3. Warm the rotisserie chicken with the Pecan and Sundried Tomato Pesto in a skillet over medium heat. When it’s warmed through, just set this skillet aside.

4. Lightly grease your 10-inch nonstick skillet with another tablespoon of canola or sunflower oil poured onto a paper towel. Turn the heat to medium-high, and warm up one crêpe at a time, putting the darkest side down, and filling half of the crêpe with the still-warm chicken and half of the mozzarella pieces before folding the other side on top and flipping the whole thing over. Serve immediately, opening the top half of the crêpe and stuffing it with a handful of arugula.

Cowgirl Tip: You can make these crepes in advance, and stack them between pieces of waxed paper and keep them in the fridge until you’re ready to eat them. To reheat, simply lightly re-grease a skillet with canola or sunflower oil, and add each crepe to the pan, flipping over after 30 seconds or so. It won’t take long.


Pecan and Sundried Tomato Pesto

Makes about 2 cups

  • 100 grams of sundried tomatoes in oil, drained (reserve the oil)
  • ½ cup of pecans, toasted
  • 1 teaspoon of fresh-squeezed lime juice
  • 6 large basil leaves
  • 1 tablespoon of capers
  • ½ teaspoon of red pepper flakes
  • a pinch of sea salt


Put everything in your small food processor and pulse a few times to combine.
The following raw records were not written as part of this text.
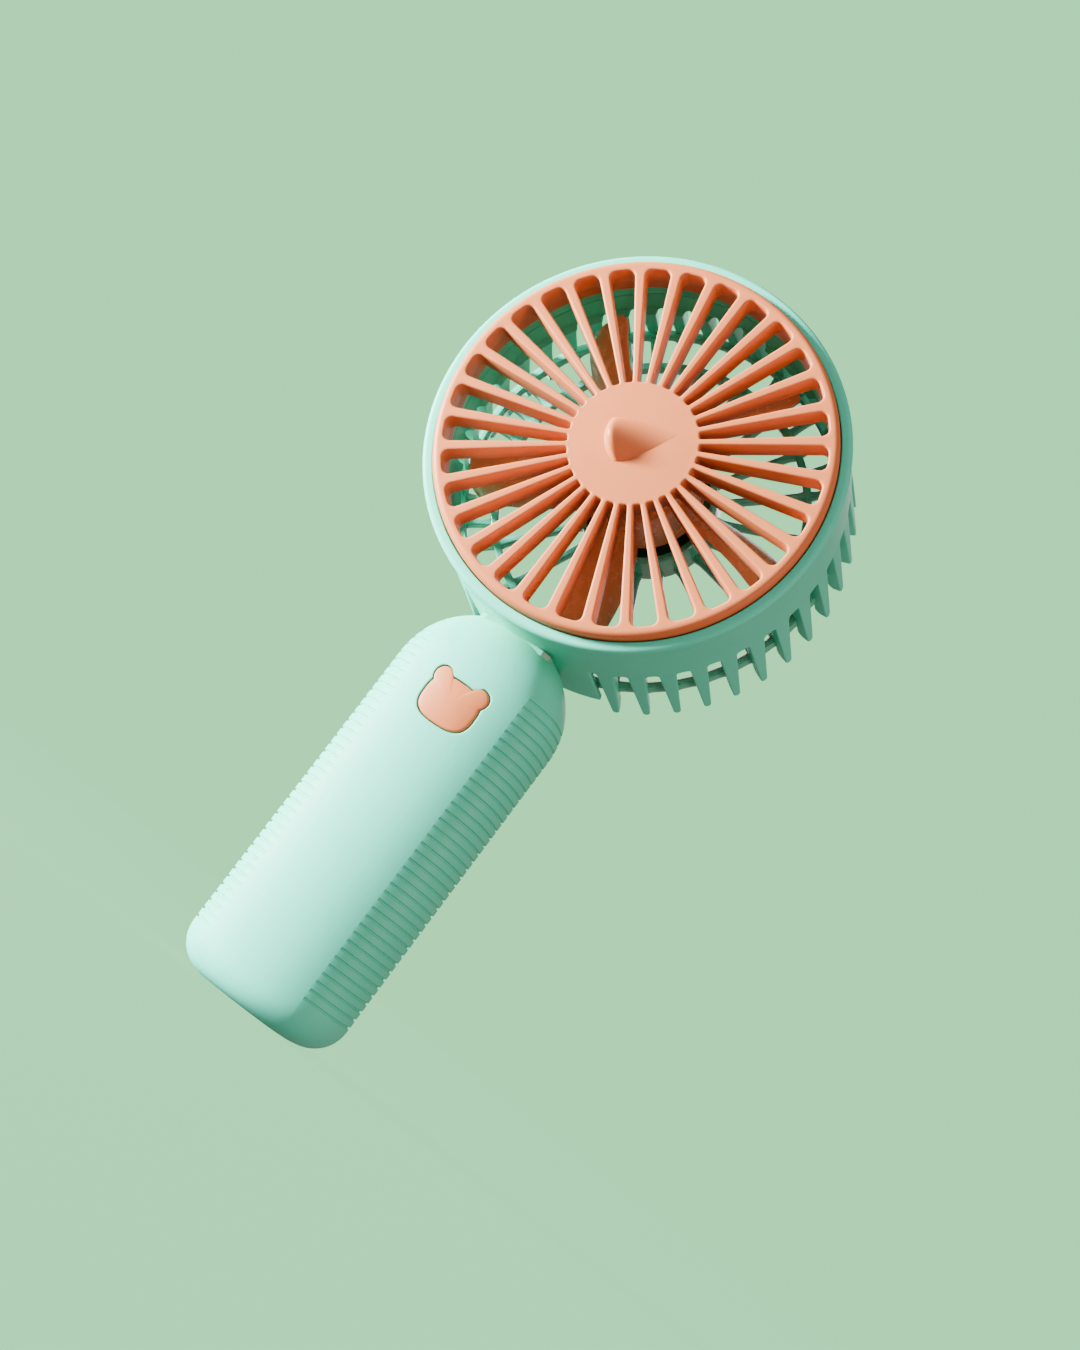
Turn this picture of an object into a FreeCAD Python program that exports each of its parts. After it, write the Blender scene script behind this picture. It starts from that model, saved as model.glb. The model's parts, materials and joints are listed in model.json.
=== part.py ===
import FreeCAD, Part
import math
import os

import Sketcher
from FreeCAD import Placement, Rotation, Vector

# A handheld electric fan: a battery handle that stands on its flat base, a round head on top of it,
# a front grille that twists off, an impeller on a small outer-rotor motor, and a press button.
#
# Row frame: +Z up along the handle, the fan blows towards -Y, +X to the right seen from the front.
# The origin is the middle of the handle's flat base. Head pieces are drawn in the head's own frame,
# with its +Z towards the front along the motor axis, its +Y up and its origin in the grille's rim plane.

SIZES = [
    # overall
    ("head_height", 151.0, "motor axis above the base"),
    ("rim_plane", 22.0, "grille rim plane in front of the handle's middle plane"),
    # front grille
    ("grille_radius", 46.0, "outer radius of the grille's rim"),
    ("grille_rim_width", 2.4, "radial width of the rim's front face"),
    ("grille_rim_rise", 1.7, "rim's inner edge in front of the rim plane"),
    ("grille_rim_depth", 3.9, "thickness of the rim"),
    ("grille_skirt_depth", 3.5, "skirt behind the rim that carries the lugs"),
    ("grille_skirt_wall", 1.0, "wall of that skirt"),
    ("grille_hub_radius", 15.0, "centre disc"),
    ("grille_hub_rise", 2.0, "centre disc in front of the rim plane"),
    ("grille_hub_wall", 1.8, "wall of the centre disc"),
    ("spoke_count", 32, "grille spokes"),
    ("spoke_root_width", 1.3, "spoke width at the centre disc"),
    ("spoke_rim_width", 2.5, "spoke width at the rim"),
    ("spoke_depth", 5.9, "spoke depth at the centre disc"),
    ("grip_length", 15.0, "finger grip on the centre disc"),
    ("grip_width", 10.5, "its widest place"),
    ("grip_rise", 4.6, "its height"),
    ("grip_turn", 35.0, "its long axis above the sideways direction, degrees"),
    # bayonet between grille and ring
    ("lug_count", 4, "bayonet lugs"),
    ("lug_angle", 8.0, "width of a lug, degrees"),
    ("lug_reach", 1.0, "how far a lug stands out"),
    ("lug_depth", 1.5, "thickness of a lug"),
    ("tab_depth", 1.5, "thickness of the tab that holds it"),
    ("twist_angle", 12.0, "turn that frees the grille, degrees"),
    ("lug_gap", 0.25, "room round a lug"),
    # front ring
    ("lip_gap", 0.25, "gap round the grille"),
    ("lip_width", 2.65, "radial width of the ring's front lip"),
    ("lip_setback", 0.9, "lip's face behind the rim plane"),
    ("lip_depth", 2.7, "axial height of the lip"),
    ("seat_gap", 0.3, "room behind the grille's rim"),
    ("sleeve_wall", 1.9, "wall of the ring's sleeve"),
    ("sleeve_depth", 8.9, "sleeve behind the lip"),
    ("push_gap", 0.1, "room between pieces that push together"),
    # rear cage
    ("wall_thickness", 1.5, "cage wall"),
    ("wall_depth", 20.0, "cage wall ends this far behind the rim plane"),
    ("tooth_count", 42, "teeth round the full circle"),
    ("tooth_depth", 45.5, "tooth tips behind the rim plane"),
    ("tooth_flare", 1.2, "tips stand out from the wall"),
    ("tooth_root_width", 4.0, "tooth width at the wall"),
    ("tooth_tip_width", 1.5, "tooth width at the tip"),
    ("tooth_root_depth", 5.2, "radial depth of a tooth at the wall"),
    ("tooth_tip_depth", 3.0, "radial depth of a tooth at the tip"),
    ("plain_pitches", 3, "tooth pitches left plain each side of the handle"),
    ("guard_depth", 39.5, "back of the rear guard behind the rim plane"),
    ("guard_bar", 3.0, "height of the guard's rings and spokes"),
    ("guard_spoke_width", 1.6, "width of its spokes"),
    ("inner_ring_radius", 38.0, "middle radius of the inner guard ring"),
    ("ring_width", 2.0, "radial width of the guard's rings"),
    ("duct_width", 5.2, "width of the cable duct"),
    ("duct_height", 5.5, "height of the cable duct"),
    ("duct_foot_front", 26.0, "front of the duct's foot at the wall behind the rim plane"),
    ("duct_foot_length", 1.6, "how far the foot stands into the head"),
    # motor
    ("cup_radius", 17.0, "motor cup outside"),
    ("cup_wall", 1.6, "motor cup wall"),
    ("cup_front", 29.5, "motor cup's front edge behind the rim plane"),
    ("cup_back", 41.5, "motor cup's back"),
    ("cup_floor", 3.0, "motor cup's floor with the cover"),
    ("cover_thickness", 1.2, "rear hub cover"),
    ("cover_radius", 13.7, "rear hub cover"),
    ("tube_radius", 4.4, "bearing tube outside"),
    ("bearing_radius", 3.0, "bearing outside"),
    ("bearing_length", 3.5, "each bearing"),
    ("shaft_radius", 1.0, "motor shaft"),
    ("running_gap", 0.03, "radial room of the shaft in its bearings"),
    ("rotor_radius", 12.8, "steel rotor cup outside"),
    ("rotor_wall", 0.8, "steel rotor cup wall"),
    ("rotor_front", 11.9, "rotor cup's front behind the rim plane"),
    ("rotor_length", 15.3, "rotor cup"),
    ("magnet_thickness", 1.5, "magnet ring"),
    ("air_gap", 0.4, "between magnet and stator"),
    ("stator_front", 16.5, "stator core's front behind the rim plane"),
    ("stator_length", 8.0, "stator core"),
    ("stator_arms", 6, "arms of the stator core"),
    ("arm_width", 2.2, "width of an arm"),
    ("coil_build", 1.3, "thickness of a winding"),
    ("board_depth", 31.5, "driver board's front behind the rim plane"),
    ("board_thickness", 1.0, "driver board"),
    # impeller
    ("hub_front", 8.0, "impeller hub's front behind the rim plane"),
    ("hub_wall", 1.3, "impeller hub wall"),
    ("blade_count", 5, "blades"),
    ("blade_radius", 40.0, "plane of the blade tips"),
    ("blade_front", 12.5, "leading edges behind the rim plane"),
    ("blade_back", 27.2, "trailing edges behind the rim plane"),
    ("blade_root_sweep", 4.2, "half the blade's run along the rim, at the hub"),
    ("blade_tip_sweep", 6.6, "half the blade's run along the rim, at the tip"),
    ("blade_tip_front_trim", 1.5, "leading edge further back at the tip"),
    ("blade_tip_back_trim", 2.5, "trailing edge further forward at the tip"),
    ("blade_thickness", 1.5, "blade, measured along the rim"),
    # handle
    ("handle_width", 42.0, "across, along X"),
    ("handle_thickness", 32.0, "front to back, along Y"),
    ("face_curve", 40.0, "radius of the gently curved front and back"),
    ("side_curve", 40.0, "radius of the gently curved sides"),
    ("corner_curve", 11.5, "radius of the section's corners"),
    ("dome_embed", 2.9, "top of the dome above the lowest point of the head's wall"),
    ("base_round_across", 9.0, "rounding at the base, seen from the front"),
    ("base_round_deep", 6.0, "rounding at the base, seen from the side"),
    ("handle_wall", 2.0, "wall of the shells"),
    ("split_plane", 7.0, "shells meet this far behind the middle plane"),
    ("saddle_gap", 0.15, "room between the handle's top and the head"),
    ("groove_stop", 12.0, "highest groove below the dome's top"),
    ("groove_first", 9.5, "lowest groove above the base"),
    ("groove_pitch", 2.2, "from groove to groove"),
    ("groove_width", 0.7, "width of a groove"),
    ("groove_depth", 0.5, "depth of a groove"),
    ("groove_inset", 13.5, "plain strip's half width on the front and back"),
    # neck
    ("tenon_width", 20.0, "across"),
    ("tenon_thickness", 18.0, "front to back"),
    ("tenon_length", 14.6, "below the head's wall"),
    # button and switch
    ("button_drop", 8.0, "button's middle below the tenon"),
    ("button_half_width", 6.9, "face of the button"),
    ("button_half_height", 5.5, "face of the button"),
    ("button_face_curve", 20.0, "radius of its top and bottom edges"),
    ("button_side_curve", 12.0, "radius of its side edges"),
    ("button_corner_curve", 3.8, "radius of its corners"),
    ("button_ear_radius", 2.3, "round corners on top of the face"),
    ("button_ear_across", 5.0, "their distance from the middle plane"),
    ("button_ear_up", 4.6, "their distance above the button's middle"),
    ("button_gap", 0.25, "gap round the button"),
    ("button_raise", 0.3, "button in front of the handle's face"),
    ("button_back", 13.0, "button's back in front of the middle plane"),
    ("button_flange", 0.8, "flange that keeps the button in"),
    ("plunger_tip", 11.6, "plunger's tip in front of the middle plane"),
    ("plunger_radius", 1.7, "switch plunger"),
    ("switch_side", 6.0, "switch housing"),
    ("switch_tall", 2.9, "switch housing"),
    # electronics and battery
    ("pcb_front", 7.8, "circuit board's front face, in front of the middle plane"),
    ("pcb_thickness", 1.6, "circuit board"),
    ("pcb_width", 16.0, "circuit board"),
    ("pcb_bottom", 3.0, "circuit board above the base"),
    ("pcb_drop", 1.5, "circuit board's top below the tenon"),
    ("cell_radius", 9.15, "lithium cell"),
    ("cell_length", 65.0, "lithium cell"),
    ("cell_bottom", 10.0, "lithium cell above the base"),
    ("cell_back", 4.0, "cell's axis behind the middle plane"),
    ("socket_width", 8.94, "charging socket"),
    ("socket_tall", 3.16, "charging socket"),
    ("socket_length", 7.3, "charging socket"),
    ("socket_recess", 0.4, "its mouth above the base"),
    ("light_radius", 1.0, "status light pipe"),
    ("light_across", 7.0, "light pipe's distance from the middle plane"),
    # fasteners and cables
    ("screw_radius", 1.3, "self-tapping screws"),
    ("screw_head_radius", 2.5, "their heads"),
    ("screw_head_height", 1.6, "their heads"),
    ("screw_length", 10.0, "under the head"),
    ("screw_gap", 0.1, "room round a screw"),
    ("boss_wall", 1.7, "wall round a screw hole"),
    ("screw_across", 14.3, "handle screws from the middle plane"),
    ("screw_low", 14.0, "lower handle screws above the base"),
    ("screw_drop", 9.0, "upper handle screws below the tenon"),
    ("screw_seat", 10.3, "handle screws' heads behind the middle plane"),
    ("neck_screw_across", 6.0, "neck screws from the middle plane"),
    ("neck_screw_rise", 5.5, "neck screws above the tenon's bottom"),
    ("neck_screw_seat", 11.0, "their heads behind the middle plane"),
    ("lead_radius", 0.55, "each motor lead"),
    ("lead_hole_radius", 1.6, "passage for the pair of leads"),
]

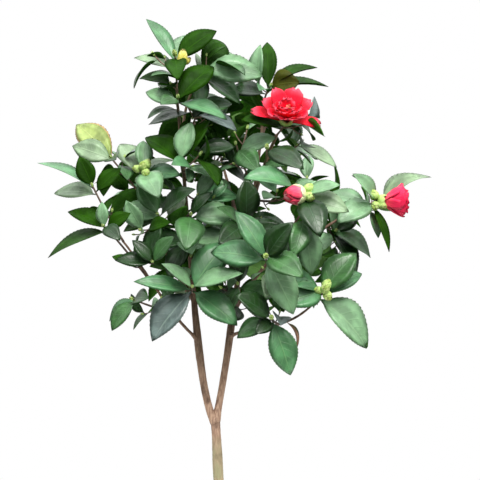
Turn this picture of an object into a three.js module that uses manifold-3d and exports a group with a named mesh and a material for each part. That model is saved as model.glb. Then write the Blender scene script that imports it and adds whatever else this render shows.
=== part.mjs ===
// A young camellia shrub, rooted in the ground: a short trunk that forks low into two stems, thin
// boughs, and sprays of glossy leaves with one open bloom, one half-open flower and green buds.
// Millimetres, +Z up, the front of the shrub towards -Y. The origin is the flat cut at ground level.
import * as THREE from 'three';
import { mergeVertices } from 'three/addons/utils/BufferGeometryUtils.js';
import Module from 'manifold-3d';

const wasm = await Module();
wasm.setup();

// ---------------------------------------------------------------- sizes
const CLEARANCE = 0.3;       // gap between a stem and the limb that carries it
const ARM = 0.1;             // share of each main stem that belongs to the trunk's fork
const STEM_LENGTH = 500;     // of each main stem, about
const FLARE_WIDTH = 2.6;     // how far the foot of the trunk swells
const FLARE_HEIGHT = 16;     // how quickly the swelling dies away
const TWIG_THICKENING = 1.5; // three-sided twigs are drawn wider, to hold the leaf stalks
const LEAF_THICKNESS = 1.8;  // at the midrib
const LEAF_FOLD = 0.12;      // rise of a leaf's edge, as a share of its width
const STALK_WIDTH = 3.2;
const LEAF_STEP = 5;         // distance between leaves along a shoot
const LEAF_APART = 9.5;      // between leaves of different shoots
const SHOOT_APART = 7;       // between the outer halves of leaves of one shoot
const TWIG_APART = 5;        // between a leaf and a limb or twig
const TRIM = 0.1;             // detail smaller than this is smoothed away where solids are fused
const BUD = { radius: 5, half: 8.5 };  // the green buds beside a flower

const TRUNK = { points: [[0, 0, 0], [0, 0, 55], [-3.5, 0, 125], [-7, 0, 178]], root: 8.8, tip: 6.6 };

// Each limb leaves its parent at a share of the parent's length, sets off along one vector and
// arrives at its end along another, and tapers from its root radius to its tip radius.
const LIMBS = [
  {
    name: 'left_stem', from: 'trunk', at: 1, root: 6.3, tip: 2,
    end: [-64, -4, 660], leave: [-28, -8, 30], arrive: [-18, -31, 190],
  },
  {
    name: 'right_stem', from: 'trunk', at: 1, root: 5.5, tip: 2.2,
    end: [85, -6, 607], leave: [31, 14, 139], arrive: [60, -43, 125],
  },
  {
    name: 'left_low_bough', from: 'left_stem', at: 0.39, root: 3.6, tip: 2.2,
    end: [-140, -46, 447], leave: [-41, -28, 36], arrive: [-38, -6, 48],
  },
  {
    name: 'left_mid_bough', from: 'left_stem', at: 0.55, root: 2.9, tip: 2,
    end: [-117, 14, 523], leave: [-39, 41, 23], arrive: [-10, -17, 51],
  },
  {
    name: 'right_low_bough', from: 'right_stem', at: 0.29, root: 3.2, tip: 2,
    end: [140, -62, 362], leave: [36, -51, 25], arrive: [44, -6, 50],
  },
  {
    name: 'right_up_bough', from: 'right_stem', at: 0.41, root: 3.4, tip: 2.1,
    end: [121, -76, 482], leave: [50, -66, 26], arrive: [2, -15, 84],
  },
  {
    name: 'far_right_bough', from: 'right_up_bough', at: 0.77, root: 2.1, tip: 1.9,
    end: [209, -42, 497], leave: [28, 10, 28], arrive: [37, 9, 15],
  },
  {
    name: 'top_right_bough', from: 'right_stem', at: 0.74, root: 2.8, tip: 1.9,
    end: [67, 34, 664], leave: [7, 19, 52], arrive: [3, -20, 55],
  },
  {
    name: 'top_centre_bough', from: 'left_stem', at: 0.88, root: 2.2, tip: 1.9,
    end: [-40, 24, 681], leave: [2, 7, 31], arrive: [17, -3, 30],
  },
  {
    name: 'back_left_bough', from: 'left_stem', at: 0.5, root: 3.2, tip: 2.1,
    end: [-105, 125, 500], leave: [-27, 55, 31], arrive: [-9, 35, 65],
  },
  {
    name: 'back_right_bough', from: 'right_stem', at: 0.36, root: 3.2, tip: 2.1,
    end: [120, 130, 480], leave: [22, 45, 51], arrive: [34, 26, 60],
  },
  {
    name: 'back_mid_bough', from: 'right_stem', at: 0.51, root: 3, tip: 2,
    end: [0, 125, 580], leave: [4, 38, 84], arrive: [-17, 32, 68],
  },
];

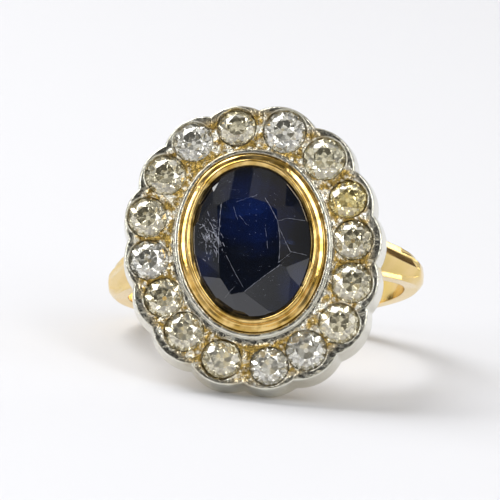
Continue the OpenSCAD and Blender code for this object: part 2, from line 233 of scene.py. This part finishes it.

Add about 1/4 cup of the reserved oil from the sundried tomatoes, or enough to reach the desired consistency — this shouldn’t be too dry. Let this rest at least a half hour before you want to use it. Store the leftovers in an old jam jar in the fridge.

Double-Duty: This pesto would be great smeared on tiny toasts as an appetizer, stirred into pasta, or used instead of mayo or mustard on a sandwich or tartine.